Saturday 16 November 2019

Elderly are 'left without a say on nursing homes'

(Stock photo)
(Stock photo)
Eilish O'Regan

Eilish O'Regan

Some elderly people have been moved directly from hospital to a nursing home without having a proper say in the decision, a major new report reveals today.

While most express satisfaction about their move to a nursing home, some are distressed by the way it was planned, or communicated to them by their families.

One woman who was hospitalised after a bad fall was told by her sister she could not return to her house and was being admitted to a nursing home.

"She told me it would only be for four weeks," the nursing home resident told researchers.

The case is highlighted in a report 'The Lived Experience of Nursing Home Residents in the Context of the Nursing Home as their Home'.

The first research of its kind was carried out by Ulster University over two years and was commissioned by Nursing Homes Ireland, representing private nursing homes.

The findings which arose from interviews with residents and staff showed that creating a "homely environment" depends on staff knowing the resident.

However, this can be hampered by staff turnover rates and there is a need to consider more creative ways to hold on to workers.

One resident said: "Staff are like your family, you grow to care about them and you love them and then they're gone."
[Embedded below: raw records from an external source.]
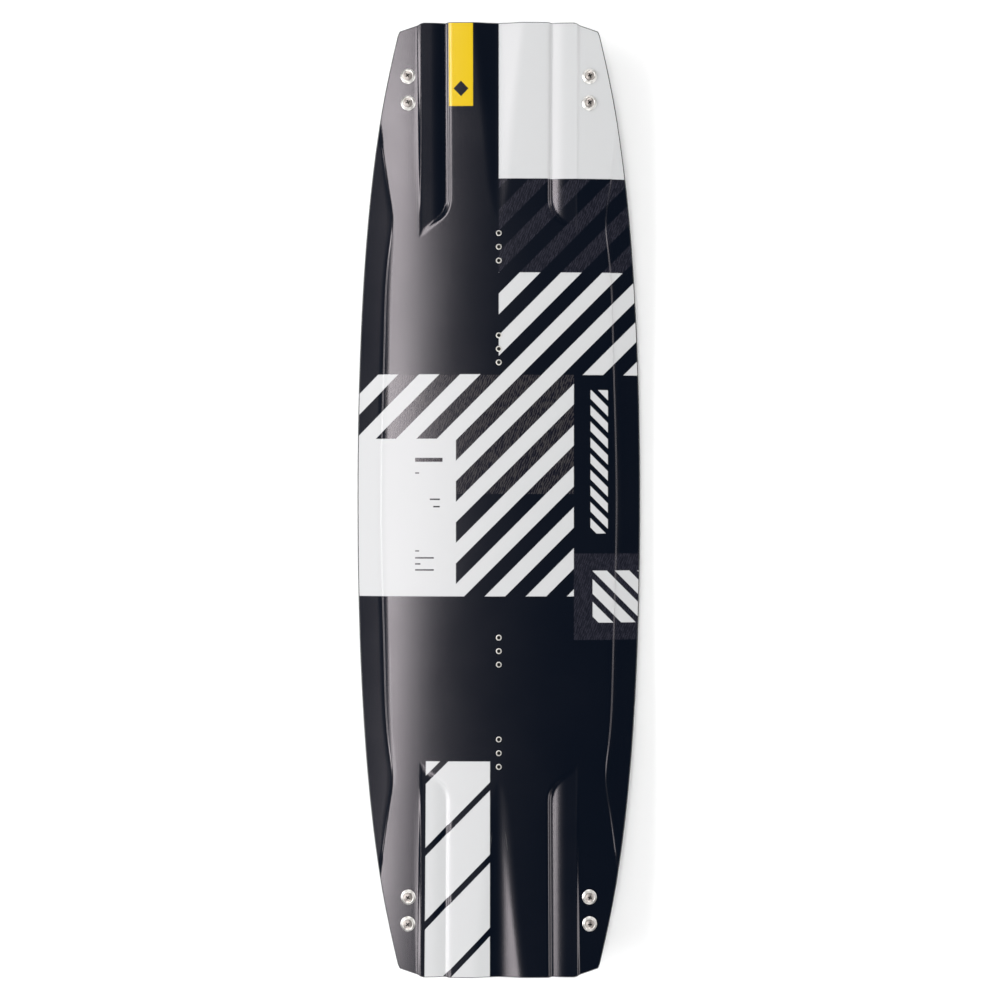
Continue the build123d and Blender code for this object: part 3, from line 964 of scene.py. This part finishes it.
def add_inserts():
    """Threaded inserts, in the groups of the CAD."""
    steel = plain("insert_steel", (0.78, 0.76, 0.72), (0.66, 0.64, 0.60), 0.45, 1.0, 400.0)
    # The bore material is painted shade: it darkens the faces inside the insert's bore.
    bore = plain("insert_bore_painted_shade", (0.05, 0.047, 0.043), (0.03, 0.028, 0.026), 0.55, 0.6, 400.0)
    template = insert_mesh()
    for end_name, end in (("front", 1), ("rear", -1)):
        for group, centre in INSERT_GROUPS.items():
            mesh = gathered("threaded_inserts", template, insert_places(end, centre))
            node = f"pad_inserts_{end_name}_{group}"
            show(f"threaded_inserts_{end_name}_{group}", mesh, [steel, bore], node)


def add_fins():
    """Fins, screws and washers at the four corners."""
    steel = plain("washer_steel", (0.80, 0.78, 0.75), (0.70, 0.68, 0.65), 0.33, 1.0, 300.0)
    screw_steel = plain("screw_steel", (0.50, 0.46, 0.43), (0.38, 0.34, 0.32), 0.38, 1.0, 500.0)
    # The recess material is painted shade: it darkens the faces inside the cross recess.
    recess = plain("screw_recess_painted_shade", (0.03, 0.028, 0.026), (0.018, 0.017, 0.016), 0.6, 0.4, 500.0)
    near_black = (0.009, 0.009, 0.011)
    moulded = plain("moulded_fin", (0.016, 0.016, 0.018), near_black, 0.42, scale=90.0, bump=0.00002)
    fin, washer, screw = fin_mesh(), washer_mesh(), screw_mesh()
    for index, (corner, flip) in enumerate(CORNERS.items()):
        first = 37.0 * (index + 1)
        turns = (first, first + 71.0)
        show(f"moulded_fin_{corner}", gathered("fin", fin, [flip]), [moulded], f"fin_{corner}")
        washers = gathered("washers", washer, bolt_places(corner))
        show(f"dished_washers_{corner}", washers, [steel], f"fin_washers_{corner}")
        screws = gathered("screws", screw, bolt_places(corner, turns))
        show(f"cross_screws_{corner}", screws, [screw_steel, recess], f"fin_screws_{corner}")


def finish_cad_nodes():
    """Materials for the CAD nodes that are kept."""
    finishes = {
        "laminate": cloth_laminate(),
        "core_strip": wood("paulownia", (0.66, 0.50, 0.31), (0.50, 0.35, 0.20), 40.0),
        "insert_block": wood("beech", (0.52, 0.33, 0.19), (0.36, 0.21, 0.11), 70.0),
        "fin_block": plain("dense_foam", (0.70, 0.64, 0.48), (0.58, 0.52, 0.38), 0.6, scale=300.0),
        "fin_barrels": plain("brass", (0.76, 0.55, 0.24), (0.60, 0.42, 0.17), 0.3, 1.0, 300.0),
    }
    for name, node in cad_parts.items():
        for part, finish in finishes.items():
            if part in name:
                node.data.materials.clear()
                node.data.materials.append(finish)


# Studio

# Half the floor's width in metres
FLOOR_REACH = 2.6
# Heights, as shares of the sky, between which the studio's walls fade into its ceiling, and their brightness
WALL_TOP = (0.12, 0.6)
WALL_LIGHT = 0.75
CEILING_LIGHT = 0.03
# Camera, in metres above the deck, and its lens in millimetres
CAMERA_HEIGHT = 1.565
CAMERA_LENS = 37.76


def add_floor():
    """Plain pale floor."""
    mesh = bpy.data.meshes.new("floor")
    signs = ((-1, -1), (1, -1), (1, 1), (-1, 1))
    corners = [(FLOOR_REACH * across, FLOOR_REACH * along, 0) for across, along in signs]
    mesh.from_pydata(corners, [], [(0, 1, 2, 3)])
    floor = bpy.data.objects.new("floor", mesh)
    bpy.context.scene.collection.objects.link(floor)
    mesh.materials.append(plain("pale_floor", (0.93, 0.93, 0.93), (0.91, 0.91, 0.91), 0.85, scale=2.0))


def add_softbox(name, place, size, power, target=(0, 0, 0), turn_by=0.0):
    """Rectangular soft light aimed at a point. Its second size runs along the board."""
    data = bpy.data.lights.new(name, "AREA")
    data.shape = "RECTANGLE"
    data.size, data.size_y = size
    data.energy = power
    light = bpy.data.objects.new(name, data)
    bpy.context.scene.collection.objects.link(light)
    light.location = place
    aim = (Vector(place) - Vector(target)).normalized()
    across = Vector((0, 1, 0)).cross(aim).normalized() if abs(aim.y) < 0.5 else Vector((1, 0, 0))
    turn = Matrix((across, aim.cross(across), aim)).transposed()
    light.rotation_euler = (Matrix.Rotation(math.radians(turn_by), 3, "Z") @ turn).to_euler()
    light.visible_camera = False


def add_world():
    """Pale studio walls that darken towards the ceiling."""
    world = bpy.data.worlds.new("studio")
    world.use_nodes = True
    tree = world.node_tree
    place = tree.nodes.new("ShaderNodeTexCoord")
    split = tree.nodes.new("ShaderNodeSeparateXYZ")
    fade = tree.nodes.new("ShaderNodeMapRange")
    fade.inputs["From Min"].default_value = WALL_TOP[0]
    fade.inputs["From Max"].default_value = WALL_TOP[1]
    fade.inputs["To Min"].default_value = WALL_LIGHT
    fade.inputs["To Max"].default_value = CEILING_LIGHT
    fade.interpolation_type = "SMOOTHSTEP"
    tree.links.new(place.outputs["Generated"], split.inputs[0])
    tree.links.new(split.outputs[2], fade.inputs["Value"])
    tree.links.new(fade.outputs[0], tree.nodes["Background"].inputs["Strength"])
    tree.nodes["Background"].inputs["Color"].default_value = (1.0, 1.0, 1.0, 1)
    bpy.context.scene.world = world


def add_light():
    """A long softbox high on the left and broad fills all round."""
    over = -1.80
    add_softbox("high_strip", (over, 0, 8.0), size=(0.75, 6.0), power=166, target=(over, 0, 0), turn_by=-4.5)
    add_softbox("right_fill", (2.3, 0, 1.7), size=(1.2, 3.0), power=37)
    add_softbox("left_fill", (-2.5, 0, 1.6), size=(1.2, 3.0), power=98)
    for name, side in (("front_fill", 1), ("rear_fill", -1)):
        add_softbox(name, (0, 2.9 * side, 1.9), size=(2.4, 1.0), power=48)


def add_camera():
    """Camera straight above the middle of the board, with the front tip at the top."""
    data = bpy.data.cameras.new("camera")
    data.lens = CAMERA_LENS
    data.sensor_width = 36.0
    data.shift_x = 0.0012
    camera = bpy.data.objects.new("camera", data)
    bpy.context.scene.collection.objects.link(camera)
    camera.location = (0, 0, (MIDDLE_THICKNESS + LIFT) * MM + CAMERA_HEIGHT)
    bpy.context.scene.camera = camera


add_sheets()
add_rails()
add_inserts()
add_fins()
finish_cad_nodes()
add_floor()
add_world()
add_light()
add_camera()
bpy.context.scene.view_settings.view_transform = "Standard"
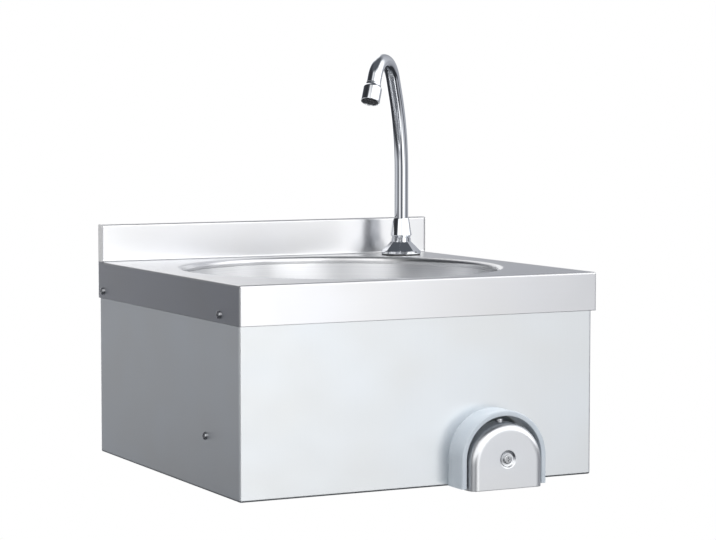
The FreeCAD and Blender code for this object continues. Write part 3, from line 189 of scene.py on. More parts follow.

Residents also spoke of the "ageism and stigma" that can surround going into a nursing home.

This is due to the belief by some that long-term care signals the "end phase" of their life.

The researchers said the challenge was not to try to replace the resident's interpretation of "home" but rather focus on creating a new home.
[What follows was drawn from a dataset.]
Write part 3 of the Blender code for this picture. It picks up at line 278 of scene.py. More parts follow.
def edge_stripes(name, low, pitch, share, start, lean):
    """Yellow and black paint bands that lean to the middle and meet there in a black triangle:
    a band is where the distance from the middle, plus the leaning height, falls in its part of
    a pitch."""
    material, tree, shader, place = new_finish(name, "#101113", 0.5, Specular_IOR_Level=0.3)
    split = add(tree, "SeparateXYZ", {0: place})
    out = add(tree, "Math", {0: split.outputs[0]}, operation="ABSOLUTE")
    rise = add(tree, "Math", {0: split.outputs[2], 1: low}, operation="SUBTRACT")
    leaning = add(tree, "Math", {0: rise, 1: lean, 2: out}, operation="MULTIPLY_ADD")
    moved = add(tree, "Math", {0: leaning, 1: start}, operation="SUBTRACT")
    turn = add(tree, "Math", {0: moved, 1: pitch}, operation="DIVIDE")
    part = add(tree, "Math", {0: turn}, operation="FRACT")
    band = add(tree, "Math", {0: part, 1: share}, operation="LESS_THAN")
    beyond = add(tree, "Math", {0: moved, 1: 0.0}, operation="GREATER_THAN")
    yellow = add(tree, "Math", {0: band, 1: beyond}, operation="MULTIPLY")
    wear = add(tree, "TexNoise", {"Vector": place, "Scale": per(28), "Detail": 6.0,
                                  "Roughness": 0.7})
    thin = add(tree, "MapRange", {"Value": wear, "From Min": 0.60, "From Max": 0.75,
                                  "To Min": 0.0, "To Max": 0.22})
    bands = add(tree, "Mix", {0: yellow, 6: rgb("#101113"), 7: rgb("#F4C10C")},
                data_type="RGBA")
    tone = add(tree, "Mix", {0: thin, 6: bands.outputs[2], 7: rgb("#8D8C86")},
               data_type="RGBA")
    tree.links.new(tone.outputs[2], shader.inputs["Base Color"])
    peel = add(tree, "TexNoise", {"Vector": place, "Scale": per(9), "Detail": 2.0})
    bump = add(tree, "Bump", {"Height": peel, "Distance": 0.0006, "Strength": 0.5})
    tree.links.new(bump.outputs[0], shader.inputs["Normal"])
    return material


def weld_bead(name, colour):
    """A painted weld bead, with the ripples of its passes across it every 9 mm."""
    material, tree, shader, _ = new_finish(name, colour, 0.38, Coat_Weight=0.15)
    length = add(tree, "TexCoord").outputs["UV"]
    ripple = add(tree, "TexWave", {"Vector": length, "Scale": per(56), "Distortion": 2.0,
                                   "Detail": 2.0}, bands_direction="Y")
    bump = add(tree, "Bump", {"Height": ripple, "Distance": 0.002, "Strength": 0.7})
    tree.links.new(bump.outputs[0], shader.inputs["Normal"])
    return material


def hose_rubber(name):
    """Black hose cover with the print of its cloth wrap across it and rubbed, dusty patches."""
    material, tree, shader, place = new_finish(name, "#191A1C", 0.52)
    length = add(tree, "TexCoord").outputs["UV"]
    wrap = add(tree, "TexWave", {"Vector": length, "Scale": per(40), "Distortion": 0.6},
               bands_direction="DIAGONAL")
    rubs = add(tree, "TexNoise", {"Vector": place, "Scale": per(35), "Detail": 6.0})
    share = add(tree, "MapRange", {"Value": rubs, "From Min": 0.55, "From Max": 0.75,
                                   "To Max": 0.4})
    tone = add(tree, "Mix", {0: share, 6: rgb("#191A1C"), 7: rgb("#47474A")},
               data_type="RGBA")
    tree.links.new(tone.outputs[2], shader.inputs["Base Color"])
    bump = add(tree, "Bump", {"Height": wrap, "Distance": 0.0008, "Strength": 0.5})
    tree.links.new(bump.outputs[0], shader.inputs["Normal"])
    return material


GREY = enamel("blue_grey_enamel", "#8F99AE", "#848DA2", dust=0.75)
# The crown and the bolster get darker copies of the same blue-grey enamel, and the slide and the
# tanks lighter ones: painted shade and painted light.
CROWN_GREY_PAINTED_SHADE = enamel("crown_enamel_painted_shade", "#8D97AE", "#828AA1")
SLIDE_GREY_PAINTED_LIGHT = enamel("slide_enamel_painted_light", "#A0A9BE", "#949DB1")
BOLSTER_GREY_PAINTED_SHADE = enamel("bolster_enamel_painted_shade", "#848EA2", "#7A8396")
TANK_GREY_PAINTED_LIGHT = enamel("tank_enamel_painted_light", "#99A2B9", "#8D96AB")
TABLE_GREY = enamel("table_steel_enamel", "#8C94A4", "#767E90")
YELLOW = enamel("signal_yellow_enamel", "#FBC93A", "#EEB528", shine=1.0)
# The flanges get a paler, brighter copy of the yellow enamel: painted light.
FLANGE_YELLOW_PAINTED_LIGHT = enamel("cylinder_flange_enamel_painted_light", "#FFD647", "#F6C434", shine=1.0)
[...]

Many reported excellent standards of satisfaction with the care they received in the nursing home - saying it was a "home from home".
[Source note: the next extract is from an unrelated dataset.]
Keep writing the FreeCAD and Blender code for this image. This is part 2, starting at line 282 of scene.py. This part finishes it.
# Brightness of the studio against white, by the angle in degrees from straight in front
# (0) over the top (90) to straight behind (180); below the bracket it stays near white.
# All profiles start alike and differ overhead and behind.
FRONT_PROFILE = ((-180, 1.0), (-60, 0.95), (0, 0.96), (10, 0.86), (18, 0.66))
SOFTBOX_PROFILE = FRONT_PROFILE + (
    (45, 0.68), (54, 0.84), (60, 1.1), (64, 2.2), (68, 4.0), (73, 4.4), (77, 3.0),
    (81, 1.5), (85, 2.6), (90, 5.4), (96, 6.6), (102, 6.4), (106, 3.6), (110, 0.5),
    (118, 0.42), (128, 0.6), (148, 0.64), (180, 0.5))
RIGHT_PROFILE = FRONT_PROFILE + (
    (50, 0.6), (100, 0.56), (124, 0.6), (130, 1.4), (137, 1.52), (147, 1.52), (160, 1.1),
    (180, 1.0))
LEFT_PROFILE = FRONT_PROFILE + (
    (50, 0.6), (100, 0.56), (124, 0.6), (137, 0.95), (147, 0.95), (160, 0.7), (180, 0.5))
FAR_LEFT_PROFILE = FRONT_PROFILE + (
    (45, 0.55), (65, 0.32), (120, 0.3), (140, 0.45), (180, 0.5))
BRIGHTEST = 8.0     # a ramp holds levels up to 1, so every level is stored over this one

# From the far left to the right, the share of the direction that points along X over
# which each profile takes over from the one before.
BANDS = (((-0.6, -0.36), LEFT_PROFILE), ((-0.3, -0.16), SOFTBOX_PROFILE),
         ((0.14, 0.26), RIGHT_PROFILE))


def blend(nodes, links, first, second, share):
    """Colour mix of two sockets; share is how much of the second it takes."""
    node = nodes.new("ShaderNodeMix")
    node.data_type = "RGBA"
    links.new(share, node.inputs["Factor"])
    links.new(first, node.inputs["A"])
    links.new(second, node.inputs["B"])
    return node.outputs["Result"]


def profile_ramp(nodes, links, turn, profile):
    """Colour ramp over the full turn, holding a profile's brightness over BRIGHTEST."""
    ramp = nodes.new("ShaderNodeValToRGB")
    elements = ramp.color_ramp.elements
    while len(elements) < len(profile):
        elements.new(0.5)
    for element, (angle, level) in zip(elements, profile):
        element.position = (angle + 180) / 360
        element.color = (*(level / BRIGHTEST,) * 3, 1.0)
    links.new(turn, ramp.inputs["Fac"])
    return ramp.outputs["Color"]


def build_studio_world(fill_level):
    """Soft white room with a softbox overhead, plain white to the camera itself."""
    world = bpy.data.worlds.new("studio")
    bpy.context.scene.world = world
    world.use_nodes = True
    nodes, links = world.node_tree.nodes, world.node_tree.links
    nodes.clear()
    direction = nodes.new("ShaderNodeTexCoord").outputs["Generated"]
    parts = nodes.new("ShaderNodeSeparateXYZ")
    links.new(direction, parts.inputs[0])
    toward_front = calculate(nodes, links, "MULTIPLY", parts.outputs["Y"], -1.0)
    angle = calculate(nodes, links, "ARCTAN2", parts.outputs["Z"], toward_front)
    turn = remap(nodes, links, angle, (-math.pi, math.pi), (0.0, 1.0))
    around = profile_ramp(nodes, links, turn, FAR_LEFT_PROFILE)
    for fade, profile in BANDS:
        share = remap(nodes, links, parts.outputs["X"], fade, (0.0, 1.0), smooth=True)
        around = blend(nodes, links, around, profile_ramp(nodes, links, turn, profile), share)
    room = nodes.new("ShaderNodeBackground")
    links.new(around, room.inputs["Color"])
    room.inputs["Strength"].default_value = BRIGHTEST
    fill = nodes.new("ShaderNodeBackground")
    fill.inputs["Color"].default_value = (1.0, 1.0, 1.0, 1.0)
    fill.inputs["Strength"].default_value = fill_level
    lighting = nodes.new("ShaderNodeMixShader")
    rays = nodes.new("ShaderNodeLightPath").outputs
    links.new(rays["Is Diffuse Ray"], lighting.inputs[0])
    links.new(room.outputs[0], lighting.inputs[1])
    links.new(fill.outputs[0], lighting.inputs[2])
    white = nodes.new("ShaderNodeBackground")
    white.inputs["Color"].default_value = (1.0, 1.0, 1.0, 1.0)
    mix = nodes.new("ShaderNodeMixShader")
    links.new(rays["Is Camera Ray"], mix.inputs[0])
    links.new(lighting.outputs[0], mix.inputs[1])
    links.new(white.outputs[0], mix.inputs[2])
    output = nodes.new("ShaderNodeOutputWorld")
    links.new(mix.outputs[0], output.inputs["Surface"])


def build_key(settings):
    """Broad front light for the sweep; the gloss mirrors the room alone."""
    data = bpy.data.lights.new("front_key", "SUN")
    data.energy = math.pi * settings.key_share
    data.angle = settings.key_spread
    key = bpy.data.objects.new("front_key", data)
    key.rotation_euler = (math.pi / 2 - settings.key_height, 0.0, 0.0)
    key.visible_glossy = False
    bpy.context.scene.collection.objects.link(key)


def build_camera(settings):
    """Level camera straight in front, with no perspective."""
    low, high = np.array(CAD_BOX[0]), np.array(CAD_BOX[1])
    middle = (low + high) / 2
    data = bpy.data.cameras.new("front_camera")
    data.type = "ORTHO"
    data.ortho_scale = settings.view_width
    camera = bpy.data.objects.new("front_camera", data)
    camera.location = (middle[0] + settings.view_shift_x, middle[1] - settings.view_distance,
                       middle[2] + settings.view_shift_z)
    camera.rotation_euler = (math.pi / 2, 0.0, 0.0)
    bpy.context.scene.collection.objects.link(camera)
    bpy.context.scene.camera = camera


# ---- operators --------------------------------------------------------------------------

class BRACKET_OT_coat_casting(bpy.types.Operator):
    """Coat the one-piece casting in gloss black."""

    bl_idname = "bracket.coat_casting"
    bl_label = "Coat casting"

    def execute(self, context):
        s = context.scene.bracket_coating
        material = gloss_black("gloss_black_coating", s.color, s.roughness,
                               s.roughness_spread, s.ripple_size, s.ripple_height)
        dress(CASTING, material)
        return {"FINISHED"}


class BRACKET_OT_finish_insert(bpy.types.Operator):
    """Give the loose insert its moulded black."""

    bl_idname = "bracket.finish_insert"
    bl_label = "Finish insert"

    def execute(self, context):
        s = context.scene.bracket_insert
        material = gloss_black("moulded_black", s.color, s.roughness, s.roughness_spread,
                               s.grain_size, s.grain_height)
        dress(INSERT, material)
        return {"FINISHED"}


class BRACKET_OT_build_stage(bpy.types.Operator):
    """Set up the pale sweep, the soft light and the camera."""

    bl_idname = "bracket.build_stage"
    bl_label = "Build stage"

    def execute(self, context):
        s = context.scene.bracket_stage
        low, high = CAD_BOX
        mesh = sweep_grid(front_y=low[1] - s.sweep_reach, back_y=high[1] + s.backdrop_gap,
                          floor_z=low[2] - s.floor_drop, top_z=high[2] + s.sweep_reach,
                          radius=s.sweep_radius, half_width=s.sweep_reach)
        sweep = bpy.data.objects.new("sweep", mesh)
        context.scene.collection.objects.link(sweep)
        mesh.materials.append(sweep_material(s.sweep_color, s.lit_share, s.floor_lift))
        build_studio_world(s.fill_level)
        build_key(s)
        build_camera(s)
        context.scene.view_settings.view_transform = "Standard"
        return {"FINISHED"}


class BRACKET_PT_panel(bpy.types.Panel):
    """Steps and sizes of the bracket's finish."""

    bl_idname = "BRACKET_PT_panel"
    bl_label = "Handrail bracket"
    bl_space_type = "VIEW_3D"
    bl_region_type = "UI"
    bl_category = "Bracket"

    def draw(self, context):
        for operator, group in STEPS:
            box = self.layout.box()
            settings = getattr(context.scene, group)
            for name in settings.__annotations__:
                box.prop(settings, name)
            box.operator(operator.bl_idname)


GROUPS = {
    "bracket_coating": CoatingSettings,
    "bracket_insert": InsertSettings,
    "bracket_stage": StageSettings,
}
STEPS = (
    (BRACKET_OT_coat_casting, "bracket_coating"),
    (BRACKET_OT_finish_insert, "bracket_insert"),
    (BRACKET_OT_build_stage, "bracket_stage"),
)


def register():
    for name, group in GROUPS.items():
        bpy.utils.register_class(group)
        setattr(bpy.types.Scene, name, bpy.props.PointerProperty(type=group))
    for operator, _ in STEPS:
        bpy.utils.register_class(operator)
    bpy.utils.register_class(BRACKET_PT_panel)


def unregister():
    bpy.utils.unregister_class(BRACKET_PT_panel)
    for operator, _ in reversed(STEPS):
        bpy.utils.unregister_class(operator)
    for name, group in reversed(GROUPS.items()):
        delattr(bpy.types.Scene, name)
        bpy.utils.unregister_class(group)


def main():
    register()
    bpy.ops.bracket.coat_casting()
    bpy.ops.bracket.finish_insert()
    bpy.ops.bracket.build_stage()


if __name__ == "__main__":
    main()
However, some were critical of the lack of activities.

A resident commented how she missed bingo and a book club, as well as singing, due to lack of staff.

"Sad really because it affects us. Now it's my iPad - I use my iPad all day."

The researchers, Dr Kevin Moore and Professor Assumpta Ryan, found some staff felt regulation of nursing homes was too strict and did not lend itself to homely care.

Directors of nursing felt under "extreme pressure".

The report, which is launched today by Older People Minister Jim Daly, calls for Fair Deal Placement Officers to ensure that residents are central to the decision-making process about their choice of nursing home.

It said if nursing homes were to become and remain "homes" for their residents, they should be more actively involved in the inspection process and have their voice heard and acted on.

One-third of the staff interviewed had less than five years of experience working in a nursing home.

Some 11pc had 20 years in the sector.